Entries with model source code
------
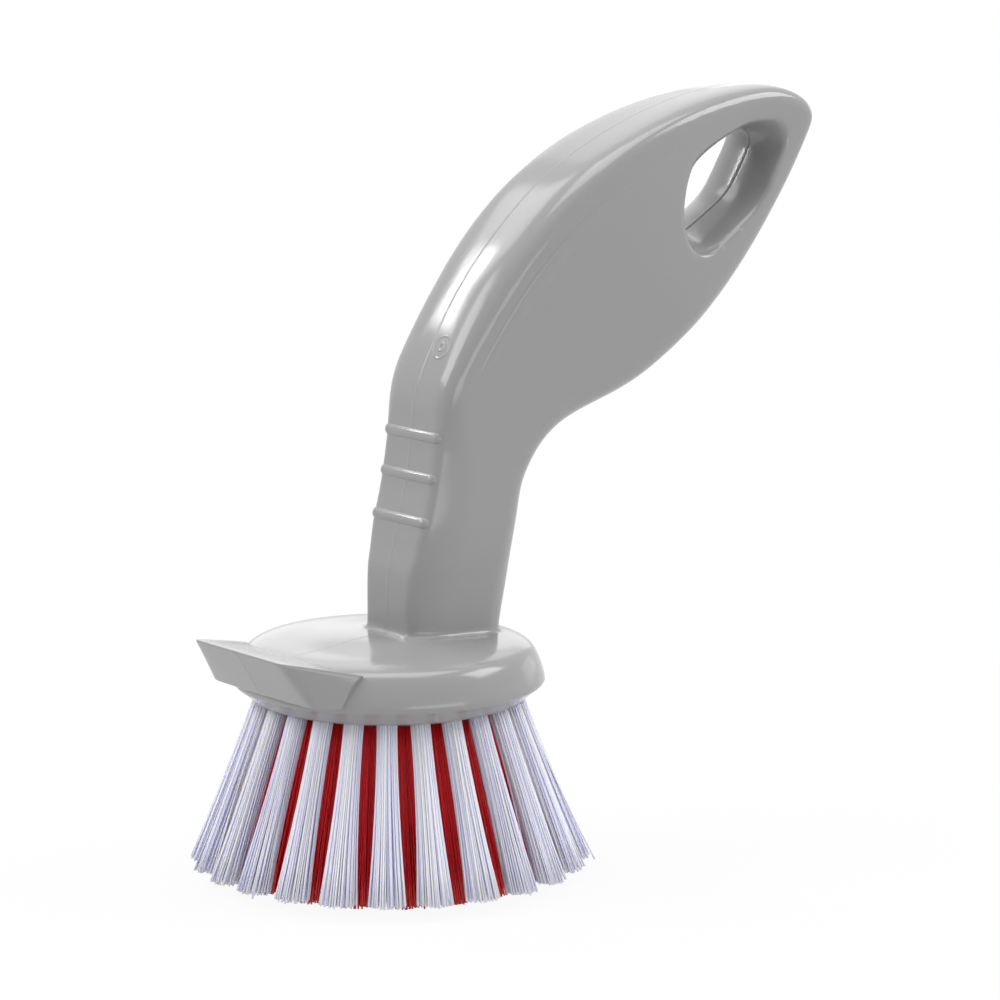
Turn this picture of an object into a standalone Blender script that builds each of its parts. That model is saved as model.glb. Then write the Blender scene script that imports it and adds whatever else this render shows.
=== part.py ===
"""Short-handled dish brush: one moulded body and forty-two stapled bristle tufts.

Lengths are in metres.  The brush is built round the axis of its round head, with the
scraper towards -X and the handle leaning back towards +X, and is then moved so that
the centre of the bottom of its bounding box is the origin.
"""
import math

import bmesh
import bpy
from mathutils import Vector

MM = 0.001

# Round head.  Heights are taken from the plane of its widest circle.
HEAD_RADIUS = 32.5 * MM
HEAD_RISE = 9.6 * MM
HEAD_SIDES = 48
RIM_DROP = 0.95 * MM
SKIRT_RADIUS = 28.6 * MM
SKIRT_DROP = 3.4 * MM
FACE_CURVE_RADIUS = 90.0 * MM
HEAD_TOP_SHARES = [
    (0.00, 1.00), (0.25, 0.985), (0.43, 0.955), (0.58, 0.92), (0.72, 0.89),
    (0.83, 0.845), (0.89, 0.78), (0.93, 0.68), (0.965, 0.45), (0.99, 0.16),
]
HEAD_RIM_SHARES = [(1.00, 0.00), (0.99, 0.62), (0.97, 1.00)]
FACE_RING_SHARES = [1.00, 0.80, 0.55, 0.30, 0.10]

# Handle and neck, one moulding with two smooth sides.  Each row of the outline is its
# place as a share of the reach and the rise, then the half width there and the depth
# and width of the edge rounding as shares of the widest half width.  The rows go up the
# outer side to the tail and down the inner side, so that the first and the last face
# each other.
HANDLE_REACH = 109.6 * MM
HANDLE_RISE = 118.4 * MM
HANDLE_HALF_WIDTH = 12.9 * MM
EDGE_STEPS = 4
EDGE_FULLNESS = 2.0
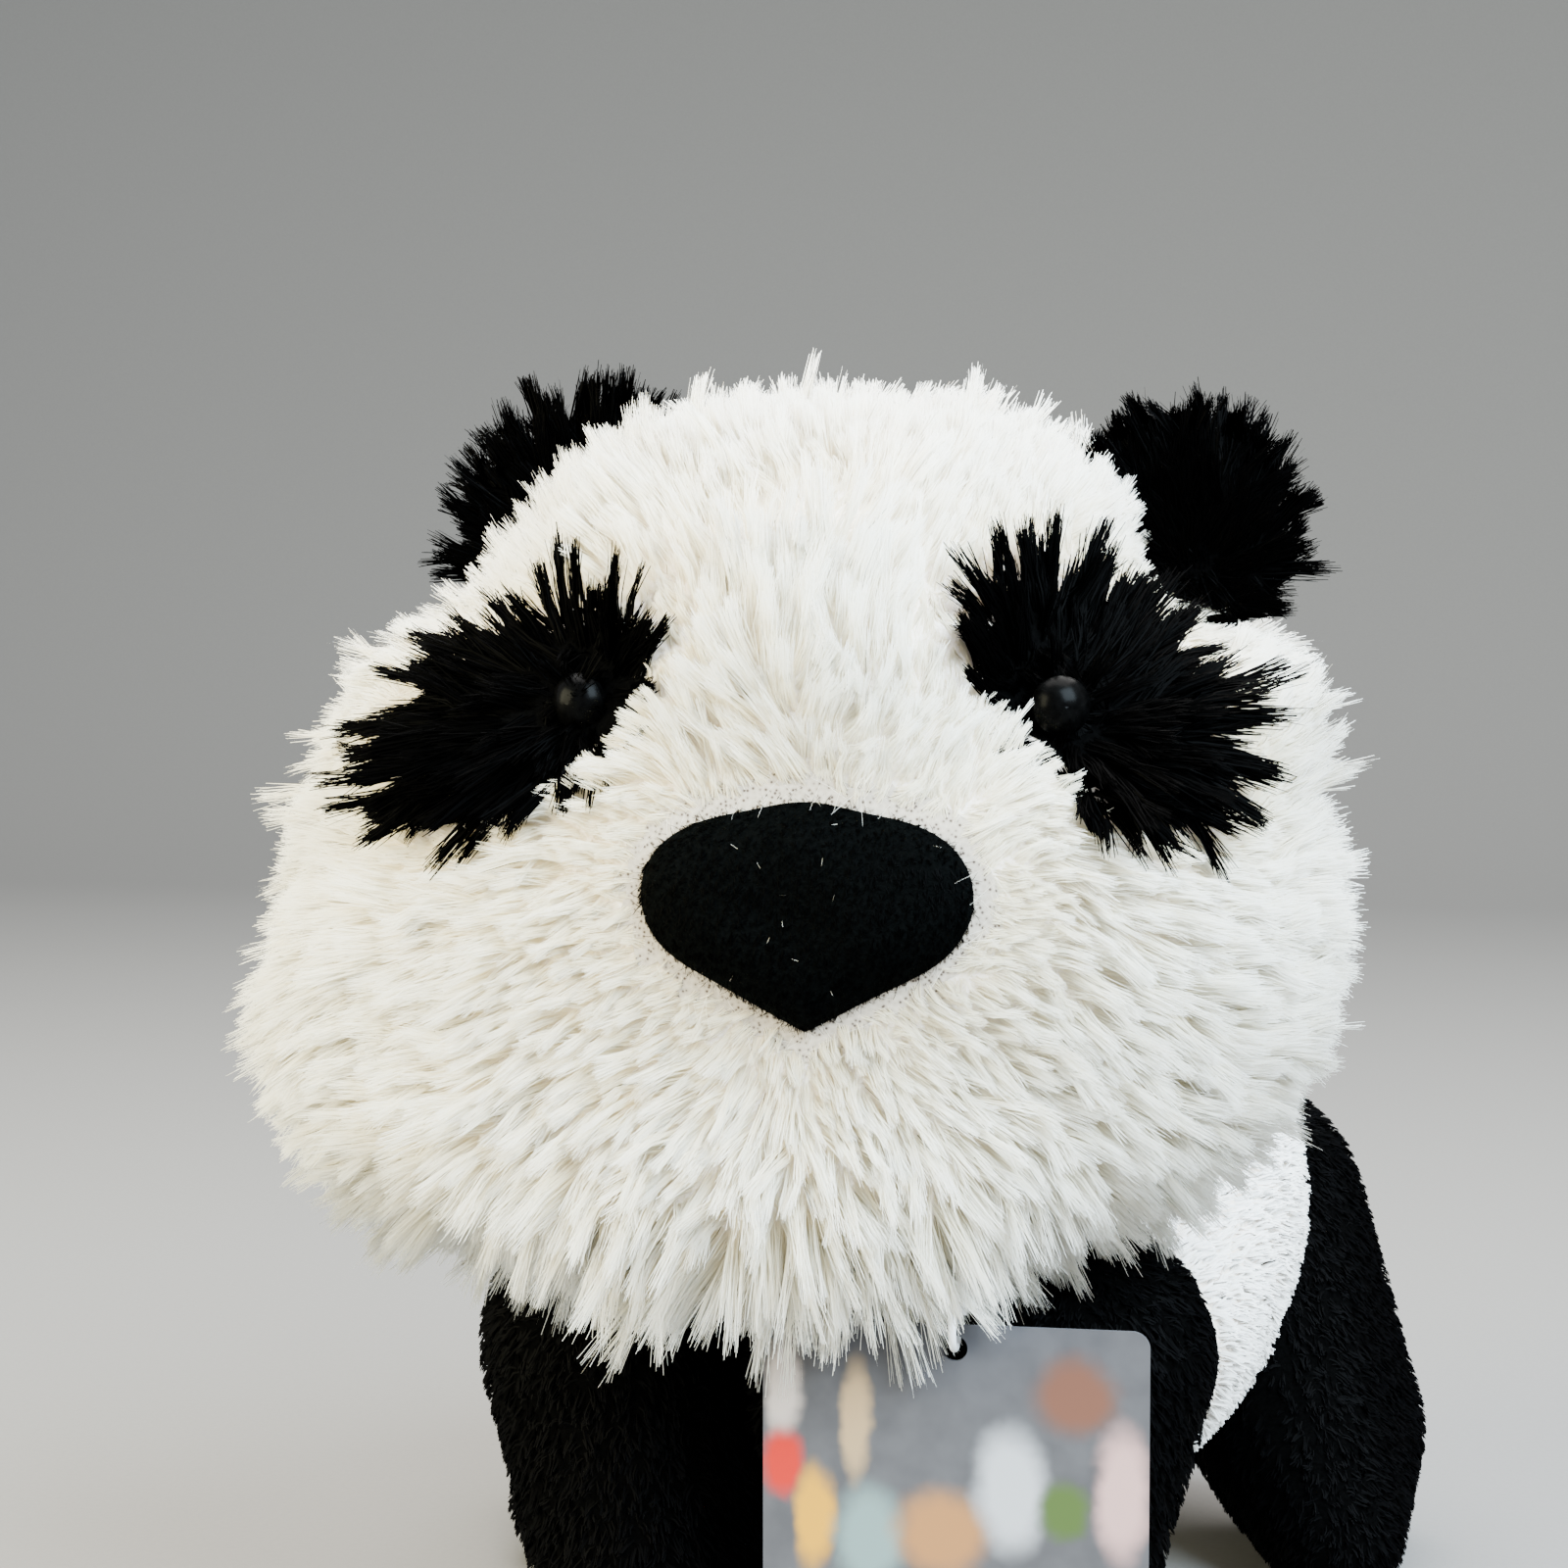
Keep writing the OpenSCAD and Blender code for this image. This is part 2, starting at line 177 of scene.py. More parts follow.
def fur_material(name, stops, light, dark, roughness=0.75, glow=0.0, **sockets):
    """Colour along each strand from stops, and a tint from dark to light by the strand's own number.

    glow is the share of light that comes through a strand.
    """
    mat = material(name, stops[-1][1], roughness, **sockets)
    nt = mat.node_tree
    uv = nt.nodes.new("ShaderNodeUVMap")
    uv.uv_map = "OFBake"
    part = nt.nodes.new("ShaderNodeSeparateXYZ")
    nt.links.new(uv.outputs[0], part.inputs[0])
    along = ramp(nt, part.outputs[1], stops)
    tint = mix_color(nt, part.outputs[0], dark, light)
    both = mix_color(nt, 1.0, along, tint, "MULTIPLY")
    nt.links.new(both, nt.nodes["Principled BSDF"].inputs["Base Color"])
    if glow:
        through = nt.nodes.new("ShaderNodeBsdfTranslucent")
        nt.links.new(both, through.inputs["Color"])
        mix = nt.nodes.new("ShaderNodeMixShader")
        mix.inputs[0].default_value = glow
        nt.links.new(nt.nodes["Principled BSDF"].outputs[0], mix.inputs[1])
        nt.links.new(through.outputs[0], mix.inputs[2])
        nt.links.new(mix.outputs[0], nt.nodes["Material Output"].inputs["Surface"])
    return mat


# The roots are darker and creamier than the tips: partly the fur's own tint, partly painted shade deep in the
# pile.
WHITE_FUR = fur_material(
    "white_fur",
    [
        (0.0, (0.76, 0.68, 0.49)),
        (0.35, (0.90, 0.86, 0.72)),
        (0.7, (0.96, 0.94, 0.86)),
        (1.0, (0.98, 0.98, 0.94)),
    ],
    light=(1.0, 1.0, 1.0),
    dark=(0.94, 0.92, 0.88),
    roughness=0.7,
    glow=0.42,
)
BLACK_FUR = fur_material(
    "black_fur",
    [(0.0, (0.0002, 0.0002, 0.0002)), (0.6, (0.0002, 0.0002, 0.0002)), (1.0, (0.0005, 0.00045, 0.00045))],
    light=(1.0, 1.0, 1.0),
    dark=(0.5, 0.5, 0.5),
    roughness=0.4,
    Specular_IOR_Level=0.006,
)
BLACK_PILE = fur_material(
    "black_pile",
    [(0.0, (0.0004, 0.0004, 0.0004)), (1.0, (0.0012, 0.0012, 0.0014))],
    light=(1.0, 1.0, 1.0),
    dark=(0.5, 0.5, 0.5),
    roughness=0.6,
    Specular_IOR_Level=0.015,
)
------
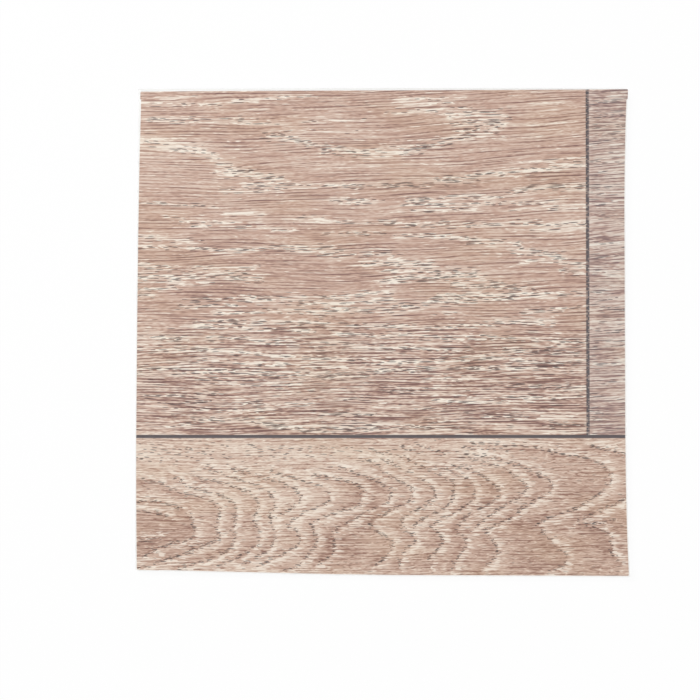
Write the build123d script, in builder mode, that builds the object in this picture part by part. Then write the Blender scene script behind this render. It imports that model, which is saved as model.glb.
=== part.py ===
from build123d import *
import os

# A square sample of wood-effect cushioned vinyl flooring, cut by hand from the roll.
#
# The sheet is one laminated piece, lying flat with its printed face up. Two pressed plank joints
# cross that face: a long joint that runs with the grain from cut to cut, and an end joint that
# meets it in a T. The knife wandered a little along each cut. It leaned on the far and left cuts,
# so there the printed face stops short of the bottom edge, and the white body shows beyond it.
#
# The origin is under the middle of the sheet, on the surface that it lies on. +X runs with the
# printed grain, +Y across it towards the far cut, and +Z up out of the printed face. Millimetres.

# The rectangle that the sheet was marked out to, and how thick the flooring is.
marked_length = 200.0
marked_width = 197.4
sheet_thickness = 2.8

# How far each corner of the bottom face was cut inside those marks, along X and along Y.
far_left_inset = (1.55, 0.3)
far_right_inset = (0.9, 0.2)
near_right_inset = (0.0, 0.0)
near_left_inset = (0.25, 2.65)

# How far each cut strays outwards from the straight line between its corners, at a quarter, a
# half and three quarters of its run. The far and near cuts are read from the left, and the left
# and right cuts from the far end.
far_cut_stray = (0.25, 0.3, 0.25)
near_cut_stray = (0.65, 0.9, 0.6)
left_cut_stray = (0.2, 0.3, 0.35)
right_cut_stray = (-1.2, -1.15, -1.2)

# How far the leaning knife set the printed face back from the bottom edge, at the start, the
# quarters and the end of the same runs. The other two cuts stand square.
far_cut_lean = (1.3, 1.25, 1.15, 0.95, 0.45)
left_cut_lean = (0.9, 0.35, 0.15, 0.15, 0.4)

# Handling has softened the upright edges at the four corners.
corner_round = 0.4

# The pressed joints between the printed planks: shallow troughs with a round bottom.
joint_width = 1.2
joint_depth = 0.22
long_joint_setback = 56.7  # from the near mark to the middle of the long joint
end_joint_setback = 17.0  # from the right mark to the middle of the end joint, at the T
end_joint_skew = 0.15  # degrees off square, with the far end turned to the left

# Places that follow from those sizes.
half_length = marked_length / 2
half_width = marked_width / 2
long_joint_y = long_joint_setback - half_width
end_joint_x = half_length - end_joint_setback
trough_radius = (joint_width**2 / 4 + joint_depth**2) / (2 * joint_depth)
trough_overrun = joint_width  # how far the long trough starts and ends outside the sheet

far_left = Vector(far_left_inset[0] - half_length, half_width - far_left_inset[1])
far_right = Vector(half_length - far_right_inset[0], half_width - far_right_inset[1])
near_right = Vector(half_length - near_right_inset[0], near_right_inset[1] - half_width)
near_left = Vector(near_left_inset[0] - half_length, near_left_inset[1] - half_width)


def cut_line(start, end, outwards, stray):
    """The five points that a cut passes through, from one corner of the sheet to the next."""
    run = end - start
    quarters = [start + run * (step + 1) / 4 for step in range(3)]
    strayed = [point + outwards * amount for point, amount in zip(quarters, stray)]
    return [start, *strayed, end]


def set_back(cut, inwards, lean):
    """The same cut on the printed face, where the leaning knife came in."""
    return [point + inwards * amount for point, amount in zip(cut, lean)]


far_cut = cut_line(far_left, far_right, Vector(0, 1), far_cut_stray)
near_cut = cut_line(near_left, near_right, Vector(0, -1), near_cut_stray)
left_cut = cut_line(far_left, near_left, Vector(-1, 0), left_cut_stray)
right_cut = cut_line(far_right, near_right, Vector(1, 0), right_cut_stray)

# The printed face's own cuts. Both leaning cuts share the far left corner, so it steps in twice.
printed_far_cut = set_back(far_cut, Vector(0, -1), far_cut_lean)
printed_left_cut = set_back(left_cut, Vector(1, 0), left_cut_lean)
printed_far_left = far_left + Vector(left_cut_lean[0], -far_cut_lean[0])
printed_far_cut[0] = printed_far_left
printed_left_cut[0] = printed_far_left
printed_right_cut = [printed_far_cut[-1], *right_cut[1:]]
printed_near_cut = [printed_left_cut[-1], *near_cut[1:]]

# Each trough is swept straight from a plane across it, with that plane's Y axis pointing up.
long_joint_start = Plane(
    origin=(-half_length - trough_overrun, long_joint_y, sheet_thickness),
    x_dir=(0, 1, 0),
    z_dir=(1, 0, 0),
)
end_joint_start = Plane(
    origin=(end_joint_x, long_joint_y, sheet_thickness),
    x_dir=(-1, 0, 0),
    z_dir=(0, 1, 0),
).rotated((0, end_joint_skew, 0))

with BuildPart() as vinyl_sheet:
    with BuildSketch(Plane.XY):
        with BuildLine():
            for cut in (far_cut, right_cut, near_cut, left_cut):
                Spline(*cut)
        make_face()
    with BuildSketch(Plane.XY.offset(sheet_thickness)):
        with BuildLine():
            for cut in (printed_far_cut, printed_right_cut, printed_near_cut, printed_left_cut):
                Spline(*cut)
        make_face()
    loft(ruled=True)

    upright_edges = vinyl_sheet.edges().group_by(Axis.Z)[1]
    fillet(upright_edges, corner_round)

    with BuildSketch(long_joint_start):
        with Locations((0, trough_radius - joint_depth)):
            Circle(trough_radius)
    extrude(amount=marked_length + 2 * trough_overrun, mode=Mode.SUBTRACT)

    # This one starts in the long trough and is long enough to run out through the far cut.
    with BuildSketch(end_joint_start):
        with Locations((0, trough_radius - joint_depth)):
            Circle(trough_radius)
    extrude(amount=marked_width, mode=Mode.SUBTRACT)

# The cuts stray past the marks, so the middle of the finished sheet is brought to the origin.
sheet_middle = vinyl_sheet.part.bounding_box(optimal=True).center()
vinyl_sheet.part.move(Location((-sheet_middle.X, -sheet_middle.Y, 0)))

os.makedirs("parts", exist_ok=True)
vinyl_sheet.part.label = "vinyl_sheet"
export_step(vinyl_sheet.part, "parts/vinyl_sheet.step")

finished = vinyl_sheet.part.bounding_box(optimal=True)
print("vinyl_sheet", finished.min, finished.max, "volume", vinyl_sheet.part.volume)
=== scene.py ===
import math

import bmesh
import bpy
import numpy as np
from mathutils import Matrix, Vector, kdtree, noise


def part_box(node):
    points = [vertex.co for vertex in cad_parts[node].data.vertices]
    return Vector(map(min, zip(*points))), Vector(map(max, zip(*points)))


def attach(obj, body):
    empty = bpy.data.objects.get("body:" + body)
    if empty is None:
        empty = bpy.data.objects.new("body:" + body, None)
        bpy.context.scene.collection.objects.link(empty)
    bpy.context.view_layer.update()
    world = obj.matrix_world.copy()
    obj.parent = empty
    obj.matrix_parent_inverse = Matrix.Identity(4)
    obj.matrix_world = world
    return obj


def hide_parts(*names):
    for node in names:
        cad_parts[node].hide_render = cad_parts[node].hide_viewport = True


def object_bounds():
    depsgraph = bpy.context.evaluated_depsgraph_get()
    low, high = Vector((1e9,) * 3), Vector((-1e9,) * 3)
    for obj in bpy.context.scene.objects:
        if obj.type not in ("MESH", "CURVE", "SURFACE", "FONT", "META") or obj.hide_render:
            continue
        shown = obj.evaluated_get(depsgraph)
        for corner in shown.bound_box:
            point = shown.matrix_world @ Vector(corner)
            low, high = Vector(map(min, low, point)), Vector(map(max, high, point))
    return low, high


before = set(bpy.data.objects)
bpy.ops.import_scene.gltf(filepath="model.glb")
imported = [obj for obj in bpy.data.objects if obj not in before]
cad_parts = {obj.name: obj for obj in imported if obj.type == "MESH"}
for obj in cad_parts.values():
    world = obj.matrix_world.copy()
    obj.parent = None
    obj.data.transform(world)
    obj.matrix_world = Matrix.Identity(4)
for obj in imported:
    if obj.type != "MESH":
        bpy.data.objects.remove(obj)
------
● **Given request**: Starting at the line that contains "finished = vinyl_sheet.part.bounding_box(optimal=True)" and ending at the line that contains "depsgraph = bpy.context.evaluated_depsgraph_get()", repeat each line exactly, both ends included, and nothing else.

● **Answer to this problem**:
finished = vinyl_sheet.part.bounding_box(optimal=True)
print("vinyl_sheet", finished.min, finished.max, "volume", vinyl_sheet.part.volume)
=== scene.py ===
import math

import bmesh
import bpy
import numpy as np
from mathutils import Matrix, Vector, kdtree, noise


def part_box(node):
    points = [vertex.co for vertex in cad_parts[node].data.vertices]
    return Vector(map(min, zip(*points))), Vector(map(max, zip(*points)))


def attach(obj, body):
    empty = bpy.data.objects.get("body:" + body)
    if empty is None:
        empty = bpy.data.objects.new("body:" + body, None)
        bpy.context.scene.collection.objects.link(empty)
    bpy.context.view_layer.update()
    world = obj.matrix_world.copy()
    obj.parent = empty
    obj.matrix_parent_inverse = Matrix.Identity(4)
    obj.matrix_world = world
    return obj


def hide_parts(*names):
    for node in names:
        cad_parts[node].hide_render = cad_parts[node].hide_viewport = True


def object_bounds():
    depsgraph = bpy.context.evaluated_depsgraph_get()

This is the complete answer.